--- begin RAW DATA ---
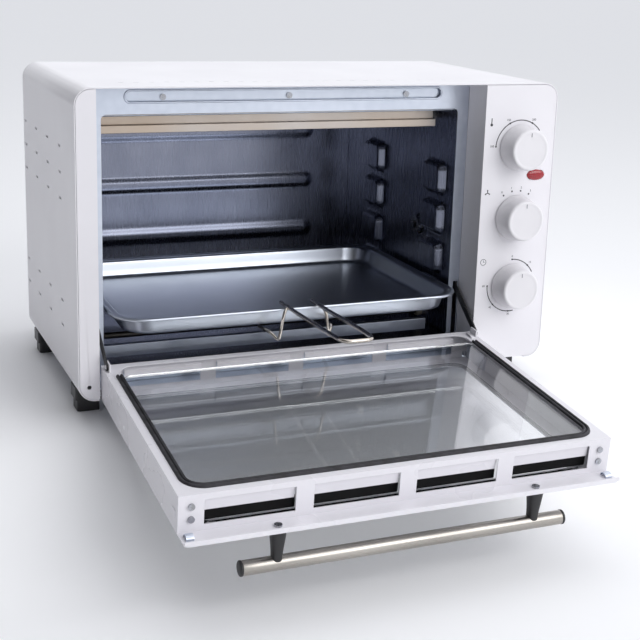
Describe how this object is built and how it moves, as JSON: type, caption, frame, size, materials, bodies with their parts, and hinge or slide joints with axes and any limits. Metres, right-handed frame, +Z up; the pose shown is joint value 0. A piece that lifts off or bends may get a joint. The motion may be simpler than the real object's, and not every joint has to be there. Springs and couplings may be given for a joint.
{
  "type": "rotisserie oven",
  "caption": "Countertop rotisserie oven with a drop-down glazed door, bar handle, side control panel, baking tray and wire tray handle.",
  "frame": {"origin": "on the plane of the feet's undersides, under the middle of the wrapped casing", "axes": "+Z up; +Y from the front to the back, so the door opens towards -Y; +X to the user's right, where the control panel is"},
  "size_m": [0.5, 0.6072, 0.3575],
  "materials": {
    "white_enamel": "satin powder-coated steel",
    "door_enamel": "satin powder-coated steel",
    "panel_enamel": "satin powder-coated steel",
    "galvanised_steel": "bright galvanised sheet",
    "liner_steel": "aluminised sheet",
    "guard_steel": "bright sheet",
    "tray_steel": "pressed tinplate",
    "chrome_wire": "nickel-plated wire",
    "heater_steel": "oxidised sheath",
    "ceramic": "steatite ceramic",
    "black_plastic": "moulded",
    "black_metal": "black steel",
    "white_plastic": "moulded",
    "red_lens": "clear moulded",
    "glass": "tempered float",
    "seal_rubber": "moulded silicone",
    "bar_steel": "brushed",
    "screw_steel": "nickel-plated",
    "brass_metal": "plain",
    "spring_steel": "drawn"
  },
  "bodies": {
    "casing": {"outer_shell": "white_enamel", "base_plate": "galvanised_steel", "rear_cover": "white_enamel", "front_left_foot": "black_plastic", "front_right_foot": "black_plastic", "rear_left_foot": "black_plastic", "rear_right_foot": "black_plastic", "foot_screws": "screw_steel", "cord_gland": "black_plastic", "rear_screws": "screw_steel", "left_column": "white_enamel", "control_panel": "panel_enamel", "front_frame": "galvanised_steel", "frame_screws": "screw_steel", "cavity_left_wall": "liner_steel", "cavity_right_wall": "liner_steel", "cavity_back_wall": "liner_steel", "cavity_top_wall": "liner_steel", "cavity_floor": "liner_steel", "crumb_tray": "liner_steel", "upper_heaters": "heater_steel", "lower_heaters": "heater_steel", "heater_insulators": "ceramic", "upper_heater_guard": "guard_steel", "lower_heater_guard": "guard_steel", "spit_motor": "galvanised_steel", "spit_support": "guard_steel", "control_bracket": "galvanised_steel", "timer_clock": "galvanised_steel", "function_switch": "black_plastic", "thermostat": "ceramic", "lamp_lens": "red_lens", "lamp_holder": "black_plastic", "terminal_block": "ceramic", "hinge_pins": "screw_steel", "stay_springs": "spring_steel"},
    "door": {"door_skin": "door_enamel", "door_frame": "door_enamel", "inner_glass": "glass", "outer_glass": "glass", "door_seal": "seal_rubber", "hinge_tabs": "galvanised_steel", "door_screws": "screw_steel", "handle_bar": "bar_steel", "handle_end_caps": "black_plastic", "left_handle_post": "black_plastic", "right_handle_post": "black_plastic", "handle_screws": "screw_steel", "stay_brackets": "white_enamel"},
    "left_stay": {"left_stay": "black_metal"},
    "right_stay": {"right_stay": "black_metal"},
    "baking_tray": {"baking_tray": "tray_steel"},
    "tray_handle": {"tray_handle": "chrome_wire"},
    "temperature_knob": {"temperature_knob": "white_plastic", "temperature_shaft": "brass_metal"},
    "function_knob": {"function_knob": "white_plastic", "function_shaft": "brass_metal"},
    "timer_knob": {"timer_knob": "white_plastic", "timer_shaft": "brass_metal"},
    "drive_socket": {"drive_socket": "screw_steel"}
  },
  "joints": [
    {"name": "door_hinge", "type": "hinge", "parent": "casing", "child": "door", "pos_m": [-0.032, -0.1249, 0.03035], "axis": [-1, 0, 0], "range_deg": [0, 95.3]},
    {"name": "left_stay_pivot", "type": "hinge", "parent": "door", "child": "left_stay", "pos_m": [-0.226, -0.14267, 0.06064], "axis": [-1, 0, 0], "range_deg": [-76, 0]},
    {"name": "right_stay_pivot", "type": "hinge", "parent": "door", "child": "right_stay", "pos_m": [0.16245, -0.14267, 0.06064], "axis": [-1, 0, 0], "range_deg": [-76, 0]},
    {"name": "tray_slide", "type": "slide", "parent": "casing", "child": "baking_tray", "axis": [0, 1, 0], "range_m": [0, 0.071]},
    {"name": "tray_handle_tip", "type": "hinge", "parent": "baking_tray", "child": "tray_handle", "pos_m": [-0.032, -0.124, 0.1044], "axis": [-1, 0, 0], "range_deg": [0, 100]},
    {"name": "temperature_turn", "type": "hinge", "parent": "casing", "child": "temperature_knob", "pos_m": [0.20813, -0.131, 0.2517], "axis": [0, 1, 0], "range_deg": [0, 270]},
    {"name": "function_turn", "type": "hinge", "parent": "casing", "child": "function_knob", "pos_m": [0.20813, -0.131, 0.1785], "axis": [0, 1, 0], "range_deg": [0, 180]},
    {"name": "timer_turn", "type": "hinge", "parent": "casing", "child": "timer_knob", "pos_m": [0.20813, -0.131, 0.1053], "axis": [0, 1, 0], "range_deg": [0, 300]},
    {"name": "spit_drive", "type": "hinge", "parent": "casing", "child": "drive_socket", "pos_m": [0.158, -0.012, 0.15], "axis": [1, 0, 0], "continuous": true}
  ],
  "couplings": [
    {"joint": "left_stay_pivot", "follows": "door_hinge", "ratio": -0.79},
    {"joint": "right_stay_pivot", "follows": "door_hinge", "ratio": -0.79},
    {"joint": "tray_slide", "follows": "door_hinge", "m_per_rad": 0.04239},
    {"joint": "tray_handle_tip", "follows": "door_hinge", "ratio": 1.045}
  ]
}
--- end RAW DATA ---
» **WRITTEN TASK**: All of the data needs to be reproduced exactly, with no line missing.

» **ANSWER TO THE PROBLEM**:
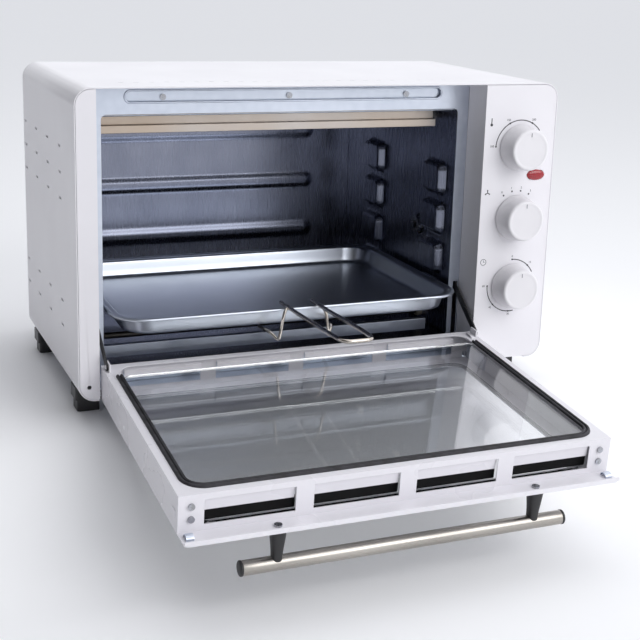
Describe how this object is built and how it moves, as JSON: type, caption, frame, size, materials, bodies with their parts, and hinge or slide joints with axes and any limits. Metres, right-handed frame, +Z up; the pose shown is joint value 0. A piece that lifts off or bends may get a joint. The motion may be simpler than the real object's, and not every joint has to be there. Springs and couplings may be given for a joint.
{
  "type": "rotisserie oven",
  "caption": "Countertop rotisserie oven with a drop-down glazed door, bar handle, side control panel, baking tray and wire tray handle.",
  "frame": {"origin": "on the plane of the feet's undersides, under the middle of the wrapped casing", "axes": "+Z up; +Y from the front to the back, so the door opens towards -Y; +X to the user's right, where the control panel is"},
  "size_m": [0.5, 0.6072, 0.3575],
  "materials": {
    "white_enamel": "satin powder-coated steel",
    "door_enamel": "satin powder-coated steel",
    "panel_enamel": "satin powder-coated steel",
    "galvanised_steel": "bright galvanised sheet",
    "liner_steel": "aluminised sheet",
    "guard_steel": "bright sheet",
    "tray_steel": "pressed tinplate",
    "chrome_wire": "nickel-plated wire",
    "heater_steel": "oxidised sheath",
    "ceramic": "steatite ceramic",
    "black_plastic": "moulded",
    "black_metal": "black steel",
    "white_plastic": "moulded",
    "red_lens": "clear moulded",
    "glass": "tempered float",
    "seal_rubber": "moulded silicone",
    "bar_steel": "brushed",
    "screw_steel": "nickel-plated",
    "brass_metal": "plain",
    "spring_steel": "drawn"
  },
  "bodies": {
    "casing": {"outer_shell": "white_enamel", "base_plate": "galvanised_steel", "rear_cover": "white_enamel", "front_left_foot": "black_plastic", "front_right_foot": "black_plastic", "rear_left_foot": "black_plastic", "rear_right_foot": "black_plastic", "foot_screws": "screw_steel", "cord_gland": "black_plastic", "rear_screws": "screw_steel", "left_column": "white_enamel", "control_panel": "panel_enamel", "front_frame": "galvanised_steel", "frame_screws": "screw_steel", "cavity_left_wall": "liner_steel", "cavity_right_wall": "liner_steel", "cavity_back_wall": "liner_steel", "cavity_top_wall": "liner_steel", "cavity_floor": "liner_steel", "crumb_tray": "liner_steel", "upper_heaters": "heater_steel", "lower_heaters": "heater_steel", "heater_insulators": "ceramic", "upper_heater_guard": "guard_steel", "lower_heater_guard": "guard_steel", "spit_motor": "galvanised_steel", "spit_support": "guard_steel", "control_bracket": "galvanised_steel", "timer_clock": "galvanised_steel", "function_switch": "black_plastic", "thermostat": "ceramic", "lamp_lens": "red_lens", "lamp_holder": "black_plastic", "terminal_block": "ceramic", "hinge_pins": "screw_steel", "stay_springs": "spring_steel"},
    "door": {"door_skin": "door_enamel", "door_frame": "door_enamel", "inner_glass": "glass", "outer_glass": "glass", "door_seal": "seal_rubber", "hinge_tabs": "galvanised_steel", "door_screws": "screw_steel", "handle_bar": "bar_steel", "handle_end_caps": "black_plastic", "left_handle_post": "black_plastic", "right_handle_post": "black_plastic", "handle_screws": "screw_steel", "stay_brackets": "white_enamel"},
    "left_stay": {"left_stay": "black_metal"},
    "right_stay": {"right_stay": "black_metal"},
    "baking_tray": {"baking_tray": "tray_steel"},
    "tray_handle": {"tray_handle": "chrome_wire"},
    "temperature_knob": {"temperature_knob": "white_plastic", "temperature_shaft": "brass_metal"},
    "function_knob": {"function_knob": "white_plastic", "function_shaft": "brass_metal"},
    "timer_knob": {"timer_knob": "white_plastic", "timer_shaft": "brass_metal"},
    "drive_socket": {"drive_socket": "screw_steel"}
  },
  "joints": [
    {"name": "door_hinge", "type": "hinge", "parent": "casing", "child": "door", "pos_m": [-0.032, -0.1249, 0.03035], "axis": [-1, 0, 0], "range_deg": [0, 95.3]},
    {"name": "left_stay_pivot", "type": "hinge", "parent": "door", "child": "left_stay", "pos_m": [-0.226, -0.14267, 0.06064], "axis": [-1, 0, 0], "range_deg": [-76, 0]},
    {"name": "right_stay_pivot", "type": "hinge", "parent": "door", "child": "right_stay", "pos_m": [0.16245, -0.14267, 0.06064], "axis": [-1, 0, 0], "range_deg": [-76, 0]},
    {"name": "tray_slide", "type": "slide", "parent": "casing", "child": "baking_tray", "axis": [0, 1, 0], "range_m": [0, 0.071]},
    {"name": "tray_handle_tip", "type": "hinge", "parent": "baking_tray", "child": "tray_handle", "pos_m": [-0.032, -0.124, 0.1044], "axis": [-1, 0, 0], "range_deg": [0, 100]},
    {"name": "temperature_turn", "type": "hinge", "parent": "casing", "child": "temperature_knob", "pos_m": [0.20813, -0.131, 0.2517], "axis": [0, 1, 0], "range_deg": [0, 270]},
    {"name": "function_turn", "type": "hinge", "parent": "casing", "child": "function_knob", "pos_m": [0.20813, -0.131, 0.1785], "axis": [0, 1, 0], "range_deg": [0, 180]},
    {"name": "timer_turn", "type": "hinge", "parent": "casing", "child": "timer_knob", "pos_m": [0.20813, -0.131, 0.1053], "axis": [0, 1, 0], "range_deg": [0, 300]},
    {"name": "spit_drive", "type": "hinge", "parent": "casing", "child": "drive_socket", "pos_m": [0.158, -0.012, 0.15], "axis": [1, 0, 0], "continuous": true}
  ],
  "couplings": [
    {"joint": "left_stay_pivot", "follows": "door_hinge", "ratio": -0.79},
    {"joint": "right_stay_pivot", "follows": "door_hinge", "ratio": -0.79},
    {"joint": "tray_slide", "follows": "door_hinge", "m_per_rad": 0.04239},
    {"joint": "tray_handle_tip", "follows": "door_hinge", "ratio": 1.045}
  ]
}